• _Entries with model source code_
— Start —

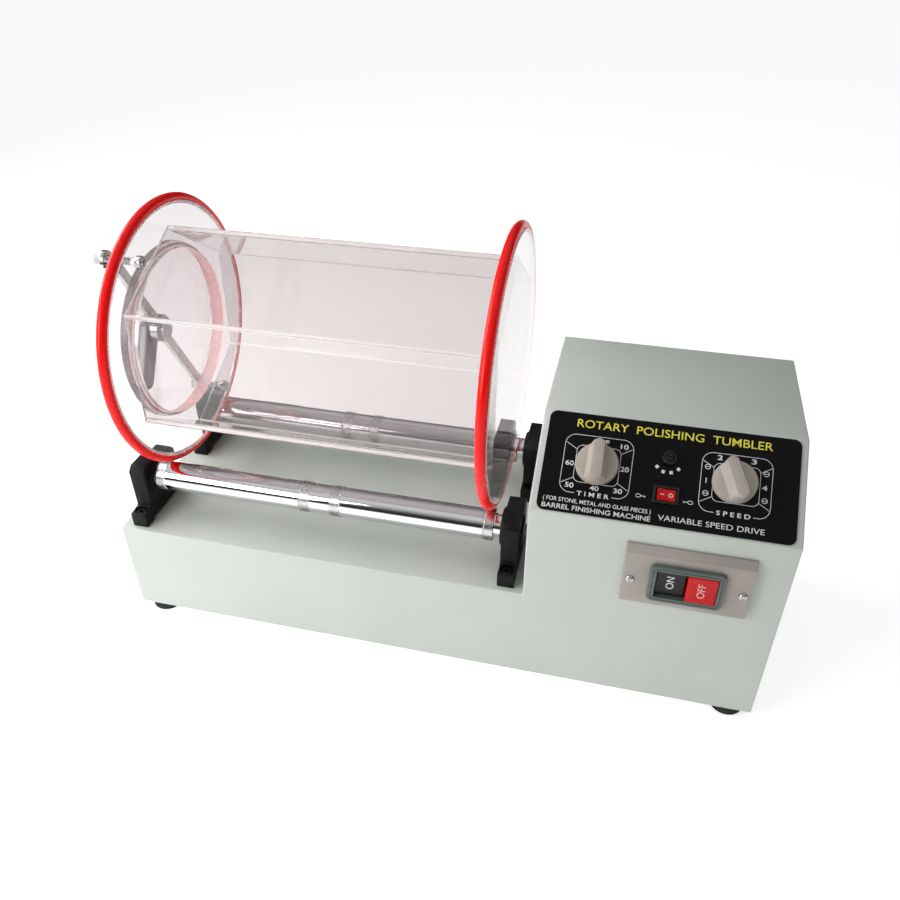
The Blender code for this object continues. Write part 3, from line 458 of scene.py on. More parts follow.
# ---------------------------------------------------------------------------
# Feet: moulded black rubber, ribbed round the side, held by a stem through the
# bottom plate.
foot_rubber = finish("foot_rubber", (0.018, 0.018, 0.019), 0.72, Specular_IOR_Level=0.35)
vary_color(foot_rubber, grain(foot_rubber, 90.0), (0.014, 0.014, 0.015), (0.030, 0.030, 0.031))
relief(foot_rubber, grain(foot_rubber, 900.0), 0.00015, 0.6)
FOOT_RADIUS, FOOT_NECK, FOOT_STEM = 0.015, 0.0125, 0.0040
for side in ("front", "rear"):
    for end in ("left", "right"):
        foot_low, foot_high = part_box(f"foot_{side}_{end}")
        spot = Matrix.Translation(((foot_low.x + foot_high.x) / 2, (foot_low.y + foot_high.y) / 2,
                                   0))
        seat = foot_high.z - 0.006
        ribs = []
        for rib in range(3):
            height = 0.0086 - 0.0022 * rib
            ribs += [(FOOT_RADIUS, height), (FOOT_RADIUS, height - 0.0012),
                     (FOOT_RADIUS - 0.0005, height - 0.0014),
                     (FOOT_RADIUS - 0.0005, height - 0.0020)]
        profile = [(0, foot_high.z), (FOOT_STEM, foot_high.z), (FOOT_STEM, seat), (FOOT_NECK, seat),
                   (FOOT_NECK, base - 0.0004), (FOOT_RADIUS - 0.0006, base - 0.0004),
                   (FOOT_RADIUS, base - 0.0010)] + ribs
        profile += [(FOOT_RADIUS, 0.0018), (FOOT_RADIUS, 0.0010), (FOOT_RADIUS - 0.0004, 0.0003),
                    (FOOT_RADIUS - 0.0010, 0.0), (0.0060, 0.0), (0.0055, 0.0015), (0, 0.0015)]
        show(f"rubber_foot_{side}_{end}", turned(profile, 56, spot), foot_rubber, "cabinet",
             [f"foot_{side}_{end}"])

# ---------------------------------------------------------------------------
# Bearing blocks: four iron castings with a boss on the inner side, bored for a
# ball bearing, finished in black enamel and bolted down through their feet.
BLOCK_DEPTH = 0.0152
BLOCK_HALF_HEAD, BLOCK_HALF_FOOT = 0.0231, 0.0362
BLOCK_HEIGHT, BLOCK_FOOT, BLOCK_WAIST = 0.0593, 0.0144, 0.0180
BLOCK_CHAMFER = 0.0050
ARCH_HALF, ARCH_HEIGHT = 0.0220, 0.0025
BOLT_OFFSET = 0.0298
BORE = 0.0133
SCREW_HOLE, COUNTERBORE = 0.0034, 0.0056
black_enamel = finish("black_enamel", (0.004, 0.004, 0.005), 0.42, Specular_IOR_Level=0.15)
vary_color(black_enamel, grain(black_enamel, 45.0), (0.003, 0.003, 0.004), (0.008, 0.008, 0.009))
vary_roughness(black_enamel, grain(black_enamel, 60.0), 0.32, 0.52)
relief(black_enamel, grain(black_enamel, 420.0, 3.0), 0.00022, 0.7)
half_outline = [(ARCH_HALF, ARCH_HEIGHT), (ARCH_HALF + 0.001, 0), (BLOCK_HALF_FOOT, 0),
                (BLOCK_HALF_FOOT, BLOCK_FOOT), (BLOCK_HALF_HEAD + 0.0008, BLOCK_FOOT + 0.0012),
                (BLOCK_HALF_HEAD, BLOCK_WAIST), (BLOCK_HALF_HEAD, BLOCK_HEIGHT - BLOCK_CHAMFER),
                (BLOCK_HALF_HEAD - BLOCK_CHAMFER, BLOCK_HEIGHT)]
block_shape = half_outline + [(-y, z) for y, z in reversed(half_outline)]
UPRIGHT = Matrix.Rotation(math.pi / 2, 4, "Z") @ Matrix.Rotation(math.pi / 2, 4, "X")


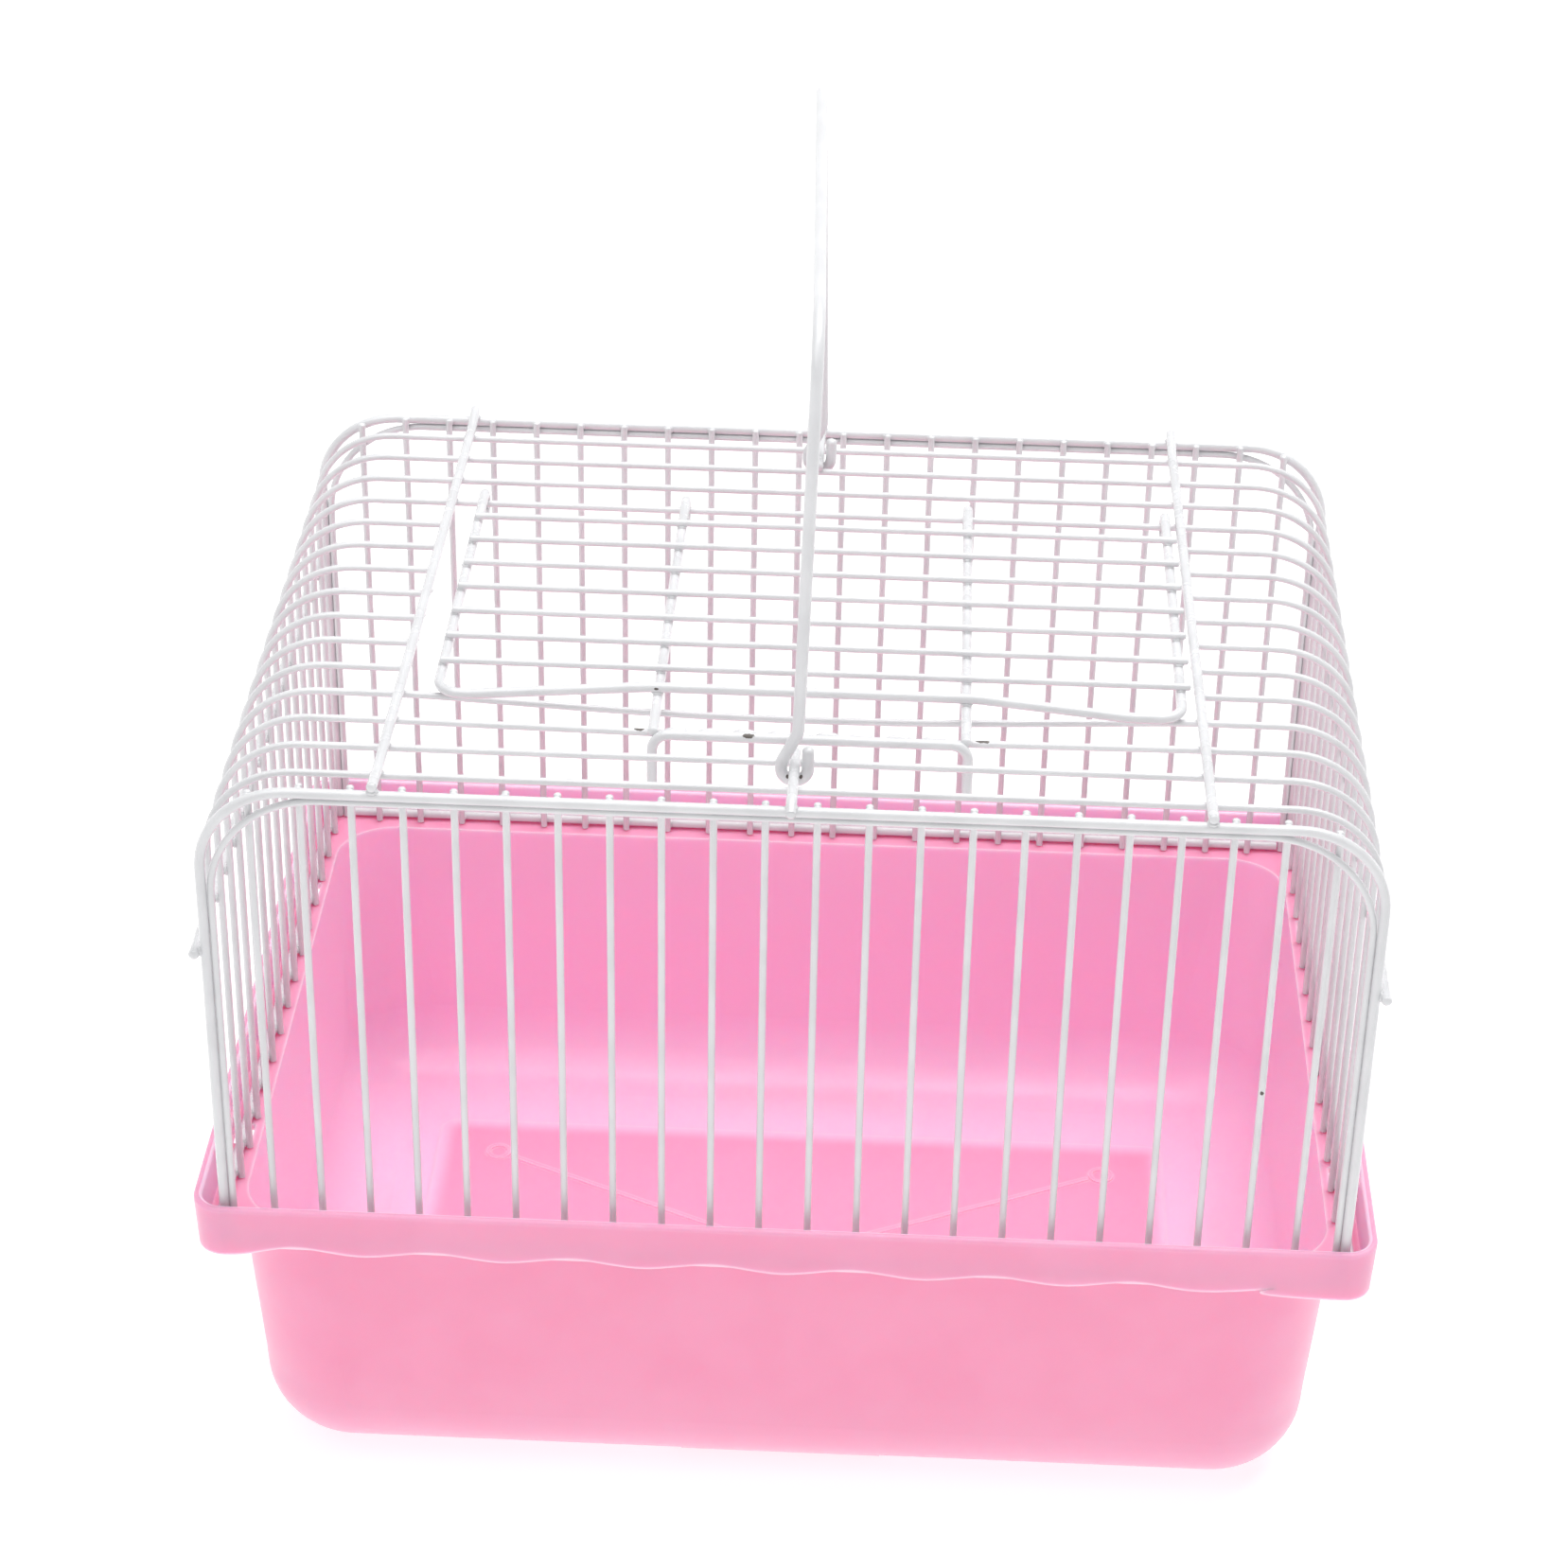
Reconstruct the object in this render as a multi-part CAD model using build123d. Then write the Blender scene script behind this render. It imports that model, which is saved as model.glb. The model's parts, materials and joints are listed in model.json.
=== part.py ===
from build123d import *
import math
import os

# Small carrier for chicks and pet rodents: a moulded tray under a welded wire dome.
# Millimetres, +X to the carrier's right, +Y to its back, +Z up, the feet standing on Z = 0.

# Wire
THIN = 0.75            # radius of the bars, hoops and rungs
THICK = 1.05           # radius of the arches, rails, door frame and latch
GRIP = 1.2             # radius of the handle
TOUCH = 0.02           # space left where two wires of one body are welded
RUN = 0.35             # space left where a wire may move on another

# Tray
FOOT = 0.8
WALL = 1.8
LEDGE_Z = 67.4
LEDGE_T = 1.6
BASIN_TOP = (115.0, 79.0, 15.0)      # half width, half depth, corner radius outside
BASIN_LOW = (113.0, 77.0, 20.5)
BASIN_LOW_Z = 21.0
DRAFT = 2.5
BASIN_EDGE = 17.0
RIM = (121.8, 85.6, 6.5)
RIM_TOP_Z = LEDGE_Z + 8.8
SKIRT_Z = 64.2
SKIRT_DIP = 0.8
SKIRT_CREST = 2.5
WAVE_CUT = 2.6        # depth of the wavy cut, through the skirt alone
RIM_DRAFT = 2.6
WAVES_X = 8
WAVE_X = 28.9
WAVES_Y = 6
WAVE_Y = 26.6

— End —

• _What you should do_
Only the lines from the one with "Reconstruct the object" to the one with "# Millimetres, +X" are wanted; extract them exactly, both ends included.

• _Reply_
Reconstruct the object in this render as a multi-part CAD model using build123d. Then write the Blender scene script behind this render. It imports that model, which is saved as model.glb. The model's parts, materials and joints are listed in model.json.
=== part.py ===
from build123d import *
import math
import os

# Small carrier for chicks and pet rodents: a moulded tray under a welded wire dome.
# Millimetres, +X to the carrier's right, +Y to its back, +Z up, the feet standing on Z = 0.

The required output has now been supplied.